SUPPLIED DATA:
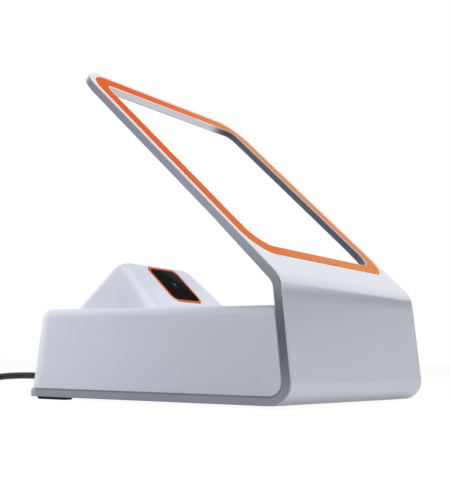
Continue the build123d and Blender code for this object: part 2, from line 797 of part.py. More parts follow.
def make_relief():
    """The strain relief: a ribbed sleeve with flanges seated on both sides of the leaning wall."""
    inner_end = inner_wall_y - wall_y
    sleeve = taper(exit_plane, relief_root_radius, relief_tip_radius, 0, relief_length)
    pitch = (relief_length - relief_flange_thickness) / (relief_groove_count + 1)
    for index in range(relief_groove_count):
        middle = relief_flange_thickness + (index + 1) * pitch
        share = middle / relief_length
        radius = relief_root_radius + (relief_tip_radius - relief_root_radius) * share - relief_groove_depth
        low = middle - relief_groove_width / 2
        high = middle + relief_groove_width / 2
        sleeve -= rod(exit_plane, 0, 0, relief_root_radius, low, high) - rod(
            exit_plane, 0, 0, radius, low, high)
    reach = relief_flange_radius
    sleeve += rod(exit_plane, 0, 0, relief_root_radius, inner_end, 0)
    collar = rod(exit_plane, 0, 0, relief_flange_radius, inner_end - reach, reach)
    plate = Rectangle(3 * reach, 3 * reach)
    outside = slab(rear_plane, plate, 0, relief_flange_thickness)
    inside = slab(rear_plane, plate, -base_wall - relief_flange_thickness, -base_wall)
    relief = sleeve + (collar & outside) + (collar & inside)
    return relief - rod(exit_plane, 0, 0, cable_radius, inner_end - reach, relief_length)


def make_clamp():
    """The clamp that holds the cable down on the bottom plate, and its screw."""
    half = cable_radius + clamp_wall
    rise = cable_rise - floor_height
    ear = half + clamp_ear_length
    plane = Plane(origin=(cable_side, clamp_y, floor_height), x_dir=(-1, 0, 0), z_dir=(0, 1, 0))
    profile = Pos(0, rise / 2) * Rectangle(2 * half, rise) + Pos(0, rise) * Circle(half)
    profile += Pos(-ear / 2, clamp_wall / 2) * Rectangle(ear, clamp_wall)
    profile -= Pos(0, rise) * Circle(cable_radius)
    clamp = slab(plane, profile, -clamp_width / 2, clamp_width / 2)
    clamp -= rod(floor, clamp_screw_x, clamp_y, small_screw_radius, 0, clamp_wall)
    ear_top = Plane(origin=(0, 0, floor_height + clamp_wall))
    return {"lead_clamp": clamp, "clamp_screw": small_screw(ear_top, clamp_screw_x, clamp_y)}


def make_leads():
    """The cable from its connector to its plug, as inner lead, free stretch, coil and end."""
    edges, coil, tie = make_coil()
    lead_high = board_top + connector_height / 2
    rise_y = clamp_y - clamp_width / 2 - inner_rise_margin
    inner = [(cable_side, wall_y, cable_rise), (cable_side, rise_y, cable_rise),
             (cable_side, rise_y - inner_rise_length, lead_high), (cable_side, board_rear, lead_high)]
    start = (cable_side, wall_y + relief_length, cable_rise)
    free = [start, *route_points, tuple(edges[0] @ 0)]
    end = [tuple(edges[-1] @ 1), *end_route_points]
    return {
        "inner_lead": lead("inner_lead", inner, 0),
        "cable": lead("cable", free, relief_length),
        "cable_coil": coil,
        "coil_tie": tie,
        "cable_end": lead("cable_end", end, 0),
    }


def make_plug():
    """The plug: moulded body with a boot, metal shell with two square holes, and the tongue in it."""
    plane = Plane(origin=end_route_points[-1], x_dir=(0, -1, 0), z_dir=(-1, 0, 0))
    body_end = plug_boot_length + plug_body_length
    boot = taper(plane, plug_boot_tip_radius, plug_boot_radius, 0, plug_boot_length)
    body = block(plane, 0, 0, plug_body_width, plug_body_height, plug_boot_length, body_end, plug_body_radius)
    ends = [plane.from_local_coords((0, plug_body_height / 2, z)) for z in (plug_boot_length, body_end)]
    body = chamfer(nearest_edges(body, ends), plug_body_edge)
    shell_end = body_end + plug_shell_reach
    shell_start = shell_end - plug_shell_length
    body -= block(plane, 0, 0, plug_shell_width, plug_shell_height, shell_start, body_end, plug_shell_radius)
    shell = block(plane, 0, 0, plug_shell_width, plug_shell_height, shell_start, shell_end, plug_shell_radius)
    inner_width = plug_shell_width - 2 * plug_shell_wall
    inner_height = plug_shell_height - 2 * plug_shell_wall
    shell -= block(plane, 0, 0, inner_width, inner_height, shell_start, shell_end)
    hole_z = shell_end - plug_hole_margin
    for side in (-1, 1):
        shell -= block(plane, side * plug_hole_half, 0, plug_hole_side, plug_shell_height,
                       hole_z - plug_hole_side / 2, hole_z + plug_hole_side / 2)
    tongue_y = inner_height / 2 - plug_tongue_thickness / 2
    tongue = block(plane, 0, tongue_y, inner_width - 2 * plug_tongue_clearance, plug_tongue_thickness,
                   shell_start, shell_end - plug_tongue_clearance)
    return {"plug_body": body + boot, "plug_shell": shell, "plug_tongue": tongue}


def make_feet():
    """The rubber feet, let into pockets of the bottom plate and tapered towards the table."""
    feet = {}
    for name, (x, y, size_x, size_y) in foot_places.items():
        foot = block(table, x, y, size_x, size_y, 0, foot_height + foot_pocket, foot_corner_radius)
        low = [(x, y - size_y / 2, 0)]
        feet[name] = chamfer(nearest_edges(foot, low), foot_taper)
    return feet


def make_screws():
    """The screws of the base housing, in the bottom plate, and of the head, under the base's top."""
    seat = Plane(origin=(0, 0, foot_height + screw_head_height + screw_clearance), x_dir=(1, 0, 0),
                 z_dir=(0, 0, -1))
    return {
        "base_screws": group(large_screw(seat, x, -y) for x, y in boss_places),
        "head_screws": group(large_screw(ceiling, x, -y) for x, y in head_boss_places),
    }


def main():
    """Builds every piece and writes one file for each."""
    core, cover, ring = split_band()
    pieces = {"band_core": core, "band_cover": cover, "frame_ring": ring,
              "base_housing": make_base(), "head_housing": make_head(), "strain_relief": make_relief()}
    for made in (make_window(), make_engine(), make_flex(), make_boards(), make_clamp(), make_leads(),
                 make_plug(), make_feet(), make_screws()):
        pieces.update(made)
    os.makedirs("parts", exist_ok=True)
    for name, solid in pieces.items():
        export_step(solid, f"parts/{name}.step")
        print(name, len(solid.solids()), round(solid.volume, 1))


main()
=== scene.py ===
import json
import logging
import math
from collections.abc import Callable, Iterator
from contextlib import contextmanager
from dataclasses import dataclass, field
from enum import Enum

import bmesh
import bpy
from mathutils import Matrix, Vector


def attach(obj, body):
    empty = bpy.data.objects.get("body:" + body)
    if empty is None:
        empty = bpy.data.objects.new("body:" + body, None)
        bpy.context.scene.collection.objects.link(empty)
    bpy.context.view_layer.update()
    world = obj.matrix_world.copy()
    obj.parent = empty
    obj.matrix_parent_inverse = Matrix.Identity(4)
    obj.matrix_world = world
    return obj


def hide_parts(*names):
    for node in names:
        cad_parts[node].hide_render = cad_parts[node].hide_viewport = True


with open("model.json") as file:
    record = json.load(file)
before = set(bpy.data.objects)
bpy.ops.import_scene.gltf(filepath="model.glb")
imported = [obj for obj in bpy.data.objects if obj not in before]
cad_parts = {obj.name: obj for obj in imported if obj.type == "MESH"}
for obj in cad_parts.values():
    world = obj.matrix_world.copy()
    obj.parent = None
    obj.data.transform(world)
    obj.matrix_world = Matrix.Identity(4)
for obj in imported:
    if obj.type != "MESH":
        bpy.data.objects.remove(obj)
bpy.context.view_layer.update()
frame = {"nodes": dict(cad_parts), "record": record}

LOG = logging.getLogger("counter_scanner")
MM = 0.001
EASE_SHARE = 0.3
CUT_REACH = 1e-7
HARD_ANGLE = math.radians(32.0)
Colour = tuple[float, float, float]
Loop = list[Vector]


def linear(red: int, green: int, blue: int) -> Colour:
    """Turns a colour of 0 to 255 into the linear values that shaders take.

    Args:
        red: Red, 0 to 255.
        green: Green, 0 to 255.
        blue: Blue, 0 to 255.

    Returns:
        The three linear values.
    """
    shares = [value / 255 for value in (red, green, blue)]
    return tuple(s / 12.92 if s <= 0.04045 else ((s + 0.055) / 1.055) ** 2.4 for s in shares)


# ---------------------------------------------------------------- shader parts


class NodeDesk:
    """Adds and joins the nodes of one tree."""

    def __init__(self, tree: bpy.types.NodeTree) -> None:
        """Starts on a tree.

        Args:
            tree: The node tree to work in.
        """
        self.tree = tree

    def add(self, kind: str, inputs: dict | None = None, **settings) -> bpy.types.Node:
        """Adds a node.

        Args:
            kind: The node's type name.
            inputs: Values, or sockets to join, by the input's name or number.
            **settings: Attributes of the node.

        Returns:
            The new node.
        """
        node = self.tree.nodes.new(kind)
        for name, value in settings.items():
            setattr(node, name, value)
        for key, value in (inputs or {}).items():
            if isinstance(value, bpy.types.NodeSocket):
                self.tree.links.new(value, node.inputs[key])
            else:
                node.inputs[key].default_value = value
        return node

    def join(self, out: bpy.types.NodeSocket, into: bpy.types.NodeSocket) -> None:
        """Joins two sockets."""
        self.tree.links.new(out, into)

    def maths(self, operation: str, first, second=0.0) -> bpy.types.NodeSocket:
        """Adds a Math node and returns its result."""
        return self.add("ShaderNodeMath", {0: first, 1: second}, operation=operation).outputs[0]

    def swing(self, value: bpy.types.NodeSocket, amount) -> bpy.types.NodeSocket:
        """Turns a value of 0 to 1 into a swing round 0."""
        return self.maths("MULTIPLY", self.maths("SUBTRACT", value, 0.5), amount)

    def shaded(self, tone: bpy.types.NodeSocket, level: bpy.types.NodeSocket) -> bpy.types.NodeSocket:
        """Scales a colour's lightness by a level."""
        return self.add("ShaderNodeHueSaturation", {"Color": tone, "Value": level}).outputs["Color"]

    def mixed(self, share: bpy.types.NodeSocket, tone: bpy.types.NodeSocket, colour: Colour) -> bpy.types.NodeSocket:
        """Mixes a plain colour into a tone by a share."""
        return self.add("ShaderNodeMix", {0: share, 6: tone, 7: (*colour, 1)}, data_type="RGBA").outputs[2]

    def bump(self, height: bpy.types.NodeSocket, depth: float, strength: float) -> bpy.types.NodeSocket:
        """Turns a height into a normal, with its depth in millimetres."""
        values = {"Strength": strength, "Distance": depth * MM, "Height": height}
        return self.add("ShaderNodeBump", values).outputs[0]

    def vector(self, operation: str, first, second) -> bpy.types.Node:
        """Adds a Vector Math node."""
        return self.add("ShaderNodeVectorMath", {0: first, 1: second}, operation=operation)

    def ramp(self, factor, stops: tuple[tuple[float, float], ...]) -> bpy.types.NodeSocket:
        """Maps a factor through a grey ramp.

        Args:
            factor: The socket that drives it.
            stops: Places and their grey values.

        Returns:
            The ramp's colour socket.
        """
        node = self.add("ShaderNodeValToRGB", {0: factor})
        elements = node.color_ramp.elements
        while len(elements) < len(stops):
            elements.new(0.5)
        for element, (place, grey) in zip(elements, stops):
            element.position = place
            element.color = (grey, grey, grey, 1)
        return node.outputs[0]


def blank_desk(owner: bpy.types.ID) -> NodeDesk:
    """Empties the node tree of a material or world and starts on it."""
    owner.use_nodes = True
    owner.node_tree.nodes.clear()
    return NodeDesk(owner.node_tree)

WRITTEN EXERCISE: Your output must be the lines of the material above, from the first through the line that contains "return relief - rod(exit_plane, 0, 0, cable_radius, inner_end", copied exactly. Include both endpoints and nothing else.

EXERCISE RESPONSE:
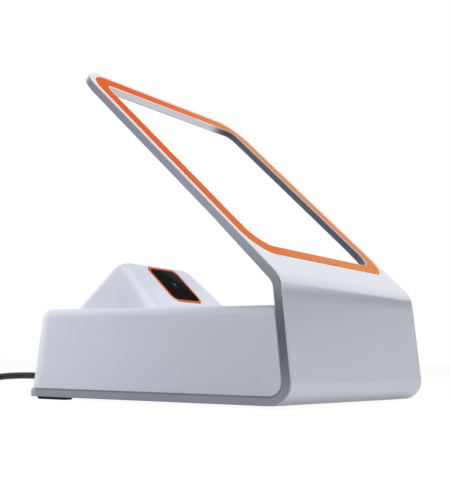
Continue the build123d and Blender code for this object: part 2, from line 797 of part.py. More parts follow.
def make_relief():
    """The strain relief: a ribbed sleeve with flanges seated on both sides of the leaning wall."""
    inner_end = inner_wall_y - wall_y
    sleeve = taper(exit_plane, relief_root_radius, relief_tip_radius, 0, relief_length)
    pitch = (relief_length - relief_flange_thickness) / (relief_groove_count + 1)
    for index in range(relief_groove_count):
        middle = relief_flange_thickness + (index + 1) * pitch
        share = middle / relief_length
        radius = relief_root_radius + (relief_tip_radius - relief_root_radius) * share - relief_groove_depth
        low = middle - relief_groove_width / 2
        high = middle + relief_groove_width / 2
        sleeve -= rod(exit_plane, 0, 0, relief_root_radius, low, high) - rod(
            exit_plane, 0, 0, radius, low, high)
    reach = relief_flange_radius
    sleeve += rod(exit_plane, 0, 0, relief_root_radius, inner_end, 0)
    collar = rod(exit_plane, 0, 0, relief_flange_radius, inner_end - reach, reach)
    plate = Rectangle(3 * reach, 3 * reach)
    outside = slab(rear_plane, plate, 0, relief_flange_thickness)
    inside = slab(rear_plane, plate, -base_wall - relief_flange_thickness, -base_wall)
    relief = sleeve + (collar & outside) + (collar & inside)
    return relief - rod(exit_plane, 0, 0, cable_radius, inner_end - reach, relief_length)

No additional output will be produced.